Exercise description:
Scan the data that follows and count the lines with the string "node"; answer with the count alone.

Given data:
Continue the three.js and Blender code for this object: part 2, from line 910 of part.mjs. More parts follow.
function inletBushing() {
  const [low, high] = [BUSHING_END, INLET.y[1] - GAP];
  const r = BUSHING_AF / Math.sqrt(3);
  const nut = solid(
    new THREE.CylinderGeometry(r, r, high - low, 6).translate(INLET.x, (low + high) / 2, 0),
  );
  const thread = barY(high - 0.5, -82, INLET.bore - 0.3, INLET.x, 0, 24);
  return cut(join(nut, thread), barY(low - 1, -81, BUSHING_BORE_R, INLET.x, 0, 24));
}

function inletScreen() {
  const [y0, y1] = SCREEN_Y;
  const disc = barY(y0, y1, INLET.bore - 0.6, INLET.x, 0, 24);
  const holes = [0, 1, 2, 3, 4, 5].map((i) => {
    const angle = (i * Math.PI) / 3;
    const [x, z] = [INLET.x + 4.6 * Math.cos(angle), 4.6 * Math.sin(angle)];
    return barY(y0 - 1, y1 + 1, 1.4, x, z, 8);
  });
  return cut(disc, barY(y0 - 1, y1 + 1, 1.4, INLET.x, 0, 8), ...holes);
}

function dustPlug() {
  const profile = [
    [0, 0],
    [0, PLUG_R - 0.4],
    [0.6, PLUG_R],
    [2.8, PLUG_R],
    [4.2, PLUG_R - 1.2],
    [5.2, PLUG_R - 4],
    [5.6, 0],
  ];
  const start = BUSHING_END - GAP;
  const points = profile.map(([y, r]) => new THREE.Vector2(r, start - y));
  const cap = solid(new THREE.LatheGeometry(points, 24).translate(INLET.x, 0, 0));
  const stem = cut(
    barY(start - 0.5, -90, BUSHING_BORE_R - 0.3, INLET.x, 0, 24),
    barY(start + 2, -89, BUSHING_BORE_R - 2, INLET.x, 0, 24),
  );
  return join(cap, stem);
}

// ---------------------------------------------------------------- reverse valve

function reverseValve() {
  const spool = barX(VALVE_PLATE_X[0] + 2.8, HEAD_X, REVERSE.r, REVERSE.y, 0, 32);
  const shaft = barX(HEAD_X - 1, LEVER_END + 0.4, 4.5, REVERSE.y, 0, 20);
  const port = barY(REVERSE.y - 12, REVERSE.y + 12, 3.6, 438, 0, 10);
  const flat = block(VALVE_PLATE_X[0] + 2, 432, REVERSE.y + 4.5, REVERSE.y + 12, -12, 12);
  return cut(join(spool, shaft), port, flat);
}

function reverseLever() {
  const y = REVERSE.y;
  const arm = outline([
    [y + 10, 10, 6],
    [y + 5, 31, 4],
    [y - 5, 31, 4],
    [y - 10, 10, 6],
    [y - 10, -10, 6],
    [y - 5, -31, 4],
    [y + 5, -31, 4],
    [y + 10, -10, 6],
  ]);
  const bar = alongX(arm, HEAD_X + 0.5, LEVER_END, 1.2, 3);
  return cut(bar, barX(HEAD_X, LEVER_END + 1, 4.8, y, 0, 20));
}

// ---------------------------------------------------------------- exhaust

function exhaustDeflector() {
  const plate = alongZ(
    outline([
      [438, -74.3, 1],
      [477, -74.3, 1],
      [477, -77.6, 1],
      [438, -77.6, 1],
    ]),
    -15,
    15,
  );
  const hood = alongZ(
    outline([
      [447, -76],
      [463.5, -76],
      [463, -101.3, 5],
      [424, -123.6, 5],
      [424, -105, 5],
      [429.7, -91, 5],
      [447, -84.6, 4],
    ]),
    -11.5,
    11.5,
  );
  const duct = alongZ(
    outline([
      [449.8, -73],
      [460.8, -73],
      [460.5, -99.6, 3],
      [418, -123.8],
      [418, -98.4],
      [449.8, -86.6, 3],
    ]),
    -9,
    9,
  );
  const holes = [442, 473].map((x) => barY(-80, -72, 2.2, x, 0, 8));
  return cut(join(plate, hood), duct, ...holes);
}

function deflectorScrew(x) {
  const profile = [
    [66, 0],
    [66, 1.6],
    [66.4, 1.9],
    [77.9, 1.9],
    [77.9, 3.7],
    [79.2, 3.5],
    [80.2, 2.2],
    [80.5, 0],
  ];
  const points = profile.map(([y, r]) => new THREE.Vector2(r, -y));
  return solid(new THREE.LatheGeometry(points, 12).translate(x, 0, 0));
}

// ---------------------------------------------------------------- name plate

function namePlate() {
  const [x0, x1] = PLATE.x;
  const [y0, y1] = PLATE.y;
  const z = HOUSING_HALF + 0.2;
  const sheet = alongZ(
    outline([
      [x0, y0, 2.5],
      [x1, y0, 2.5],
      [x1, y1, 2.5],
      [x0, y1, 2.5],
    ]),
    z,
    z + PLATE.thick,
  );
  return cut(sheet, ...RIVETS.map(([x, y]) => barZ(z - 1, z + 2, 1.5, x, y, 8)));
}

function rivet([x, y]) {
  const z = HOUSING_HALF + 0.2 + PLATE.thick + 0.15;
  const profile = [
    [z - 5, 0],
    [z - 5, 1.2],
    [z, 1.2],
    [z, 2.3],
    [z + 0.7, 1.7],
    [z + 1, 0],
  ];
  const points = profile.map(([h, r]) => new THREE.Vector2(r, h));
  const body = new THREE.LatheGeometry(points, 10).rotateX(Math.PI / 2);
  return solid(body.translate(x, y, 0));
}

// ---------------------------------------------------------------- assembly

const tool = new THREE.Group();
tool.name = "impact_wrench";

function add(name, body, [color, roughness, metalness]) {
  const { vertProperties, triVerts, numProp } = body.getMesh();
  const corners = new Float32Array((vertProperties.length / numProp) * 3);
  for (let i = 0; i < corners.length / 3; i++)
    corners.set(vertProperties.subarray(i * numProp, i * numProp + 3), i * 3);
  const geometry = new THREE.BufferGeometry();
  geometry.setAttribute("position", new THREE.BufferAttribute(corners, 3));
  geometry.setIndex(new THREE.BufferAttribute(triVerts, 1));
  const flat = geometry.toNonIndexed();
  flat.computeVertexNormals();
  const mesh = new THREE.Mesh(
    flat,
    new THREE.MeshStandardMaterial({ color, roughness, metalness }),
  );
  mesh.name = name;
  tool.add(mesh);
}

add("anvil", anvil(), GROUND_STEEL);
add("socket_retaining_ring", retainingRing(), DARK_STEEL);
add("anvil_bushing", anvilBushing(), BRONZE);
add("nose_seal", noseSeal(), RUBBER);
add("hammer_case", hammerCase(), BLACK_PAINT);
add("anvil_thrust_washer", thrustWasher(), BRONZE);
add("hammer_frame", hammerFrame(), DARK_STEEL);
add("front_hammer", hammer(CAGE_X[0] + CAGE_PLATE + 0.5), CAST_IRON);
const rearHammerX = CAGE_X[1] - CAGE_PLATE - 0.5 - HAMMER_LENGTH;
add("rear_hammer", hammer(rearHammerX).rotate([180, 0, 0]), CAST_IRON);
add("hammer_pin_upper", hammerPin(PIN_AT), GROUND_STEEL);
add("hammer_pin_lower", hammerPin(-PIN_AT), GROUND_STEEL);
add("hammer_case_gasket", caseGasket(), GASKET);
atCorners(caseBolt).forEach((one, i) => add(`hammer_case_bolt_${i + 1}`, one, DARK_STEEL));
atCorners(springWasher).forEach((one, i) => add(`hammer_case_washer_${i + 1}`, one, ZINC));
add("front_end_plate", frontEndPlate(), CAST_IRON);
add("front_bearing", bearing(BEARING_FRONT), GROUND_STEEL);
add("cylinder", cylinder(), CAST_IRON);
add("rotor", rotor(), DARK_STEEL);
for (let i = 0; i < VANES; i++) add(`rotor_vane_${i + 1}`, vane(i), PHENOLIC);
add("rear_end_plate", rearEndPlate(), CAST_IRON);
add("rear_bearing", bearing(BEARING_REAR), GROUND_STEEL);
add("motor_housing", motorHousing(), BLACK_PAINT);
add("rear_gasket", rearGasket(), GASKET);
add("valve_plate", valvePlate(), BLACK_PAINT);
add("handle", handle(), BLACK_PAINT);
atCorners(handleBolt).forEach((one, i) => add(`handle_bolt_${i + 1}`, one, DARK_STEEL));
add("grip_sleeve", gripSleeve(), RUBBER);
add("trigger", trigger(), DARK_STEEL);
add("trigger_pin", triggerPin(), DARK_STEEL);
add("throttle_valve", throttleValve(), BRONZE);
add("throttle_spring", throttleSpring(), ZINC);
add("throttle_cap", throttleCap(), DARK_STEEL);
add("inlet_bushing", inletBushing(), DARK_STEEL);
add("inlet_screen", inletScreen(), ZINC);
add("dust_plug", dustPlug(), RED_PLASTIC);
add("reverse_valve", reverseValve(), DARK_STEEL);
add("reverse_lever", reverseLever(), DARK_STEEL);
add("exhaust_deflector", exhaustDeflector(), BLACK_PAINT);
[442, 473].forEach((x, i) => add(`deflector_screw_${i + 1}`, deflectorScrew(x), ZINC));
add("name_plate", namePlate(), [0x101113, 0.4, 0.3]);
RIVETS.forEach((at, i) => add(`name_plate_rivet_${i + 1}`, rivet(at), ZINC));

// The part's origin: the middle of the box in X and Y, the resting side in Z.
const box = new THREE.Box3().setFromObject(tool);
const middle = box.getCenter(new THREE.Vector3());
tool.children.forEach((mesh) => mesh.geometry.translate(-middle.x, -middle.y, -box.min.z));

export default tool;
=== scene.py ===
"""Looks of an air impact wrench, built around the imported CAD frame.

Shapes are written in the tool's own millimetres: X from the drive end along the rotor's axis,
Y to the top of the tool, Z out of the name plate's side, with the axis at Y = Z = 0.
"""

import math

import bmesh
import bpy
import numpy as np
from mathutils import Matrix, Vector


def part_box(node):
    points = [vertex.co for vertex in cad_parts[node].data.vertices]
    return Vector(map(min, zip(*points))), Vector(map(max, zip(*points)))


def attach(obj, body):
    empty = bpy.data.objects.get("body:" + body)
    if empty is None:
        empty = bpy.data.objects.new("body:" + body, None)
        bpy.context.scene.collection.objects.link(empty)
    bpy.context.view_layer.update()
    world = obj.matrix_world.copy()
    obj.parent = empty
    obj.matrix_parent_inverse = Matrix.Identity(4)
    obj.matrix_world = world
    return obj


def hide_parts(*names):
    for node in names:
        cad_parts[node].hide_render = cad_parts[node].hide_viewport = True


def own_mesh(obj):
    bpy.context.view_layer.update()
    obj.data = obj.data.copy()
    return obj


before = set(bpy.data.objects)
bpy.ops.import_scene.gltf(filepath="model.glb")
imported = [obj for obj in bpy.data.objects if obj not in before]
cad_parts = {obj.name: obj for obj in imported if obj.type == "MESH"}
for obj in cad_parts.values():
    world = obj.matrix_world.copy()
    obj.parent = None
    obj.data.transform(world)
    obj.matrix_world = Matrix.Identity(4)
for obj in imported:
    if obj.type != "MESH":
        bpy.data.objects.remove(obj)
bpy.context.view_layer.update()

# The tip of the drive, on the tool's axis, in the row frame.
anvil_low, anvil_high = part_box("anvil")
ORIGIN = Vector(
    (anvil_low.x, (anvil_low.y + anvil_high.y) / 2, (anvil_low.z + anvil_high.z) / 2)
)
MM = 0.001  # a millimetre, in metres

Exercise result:
4